No recuerdo literalmente la frase, pero sí su sentido y quien la pronunció a finales de los años cincuenta, Antonio Mairena: ¡Bendita la hora en la que el flamenco tiene derecho a la crítica! Expresión rotunda, como casi todas las que él dejaba por las esquinas de una vida tan fértil.
Anteriormente, el flamenco, que ya había salido de la etapa más digna de los cafés y los teatros, sólo tenía su sitio y lugar en las ventas y colmaos, que tan maravillosamente define en "La Espuela" mi admirado Manuel Barrios, terreno del señorito bravucón y pendenciero, borracho y mujeriego, tan caprichoso a la hora de elegir a los artistas y los cantes que le apetecía en esa duermevela, como a la hora y la forma de pagar, sitios donde la humillación y desvergüenza de esta raela -disfrazada, pero no desaparecida todavía- se cebaban en unos hombres y mujeres que en no pocas ocasiones, cuando llegaba el alba, terminaban tirados en el mismo tabanco o en cualquier cortijo, con mucho vino y poco sólido en el cuerpo y, lo que es más triste, sin un duro en el bolsillo para alimentar a los suyos.

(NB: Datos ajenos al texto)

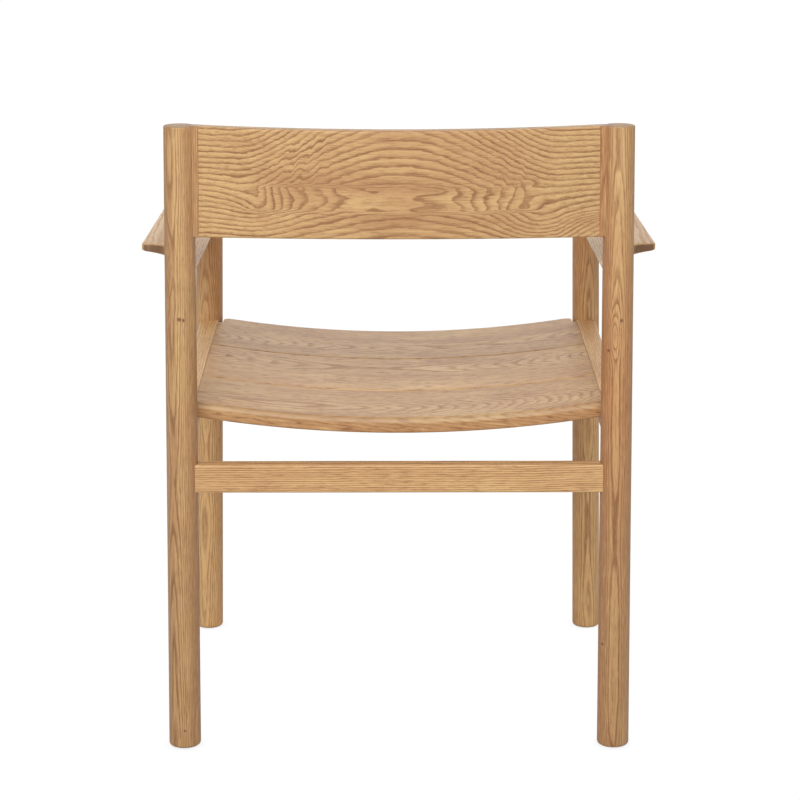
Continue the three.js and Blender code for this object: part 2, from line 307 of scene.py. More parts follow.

El flamenco era sinónimo de diversión y jarana, pero no la afirmación de un Arte sin parangón en el mundo. Sólo el mundo elitista de la ópera y los más populares del teatro y los toros, tenían por entonces el derecho de la observación y la dignificación que se plasmaba en la crítica, hasta que a partir de esa rebeldía personal de Antonio, de esa pelea interior por llevar el flamenco a los sitios nobles que se merecía, surgieron, uno tras otros, una serie de hombres serios en sus análisis que se comprometieron con la verdad y autenticidad del hecho flamenco -diferenciado y diferenciador de otras artes-, plasmando a través de las páginas periodísticas y las ondas de la radio la singularidad de esta manifestación telúrica.
Hoy, cuando ya el flamenco está reconocido mundialmente, cuando hasta se le dedica un año internacional, cuando se cumplen cincuentenarios de festivales y concursos -coincidentes en la génesis con la frase de Mairena- y cuando medios y más medios de comunicación -tal si fuese un sarampión global- se suman, con opiniones varias, no a la divulgación y dignificación que tanto trabajó costó conseguir, sino a las mieles del éxito logrado, no estaría de más que echásemos la vista atrás para recordar con emoción unas cuantas instituciones y periodistas que lucharon incansablemente para que esto sucediese.
Cómo no recordar con emoción a la Hermandad de los Gitanos de Utrera, precursora del Festival que sería ejemplo para todos cuantos proliferaron por Andalucía y que supusieron la proyección y el pan digno para los artistas; y al Concurso Nacional de Arte Flamenco de Córdoba con sus cincuenta años a cuestas como el Potaje; y a don Rafael Belmonte y Manuel Palomino haciendo proselitismo desde los micrófonos de Radio Sevilla; y a Manuel Barrios, santo y seña de los primeros maestros; y a José Antonio Blázquez, la más exquisita pluma de las páginas flamencas; y a José Blas Vega, Manuel Ríos Ruiz, Agustín Gómez, Luís Melgar, Rafael Salinas, Gonzalo Rojo, José Luís Montoya, Alfonso Eduardo, Miguel Acal, Paco Herrera, Luís Caballero, Juan Verguillos, Ángel Álvarez , Félix Grande, José Luís Navarro, Ángel Marín Rújula..., y andando el tiempo hasta llegar a los más cercanos en la juventud, como Manolo Bohórquez, Manuel Martín, Manuel Curao, Cristina Cruces, Marta Carrasco Benítez o el benjamín García Reyes..., y aquellos que se me quedan en el camino de la mala memoria.
Todos, a lo largo de sus vidas y desde las distintas geografías que componen nuestro país, hicieron posible que un Arte, tan denigrado como el flamenco, llegara a alcanzar la gloria que hoy disfruta. Para mí es un honor darles las gracias en esta hora, porque, además de un trabajo encomiable, hicieron buenas las palabras del gran maestro: ¡Bendita la hora en la que el flamenco tiene derecho a la crítica!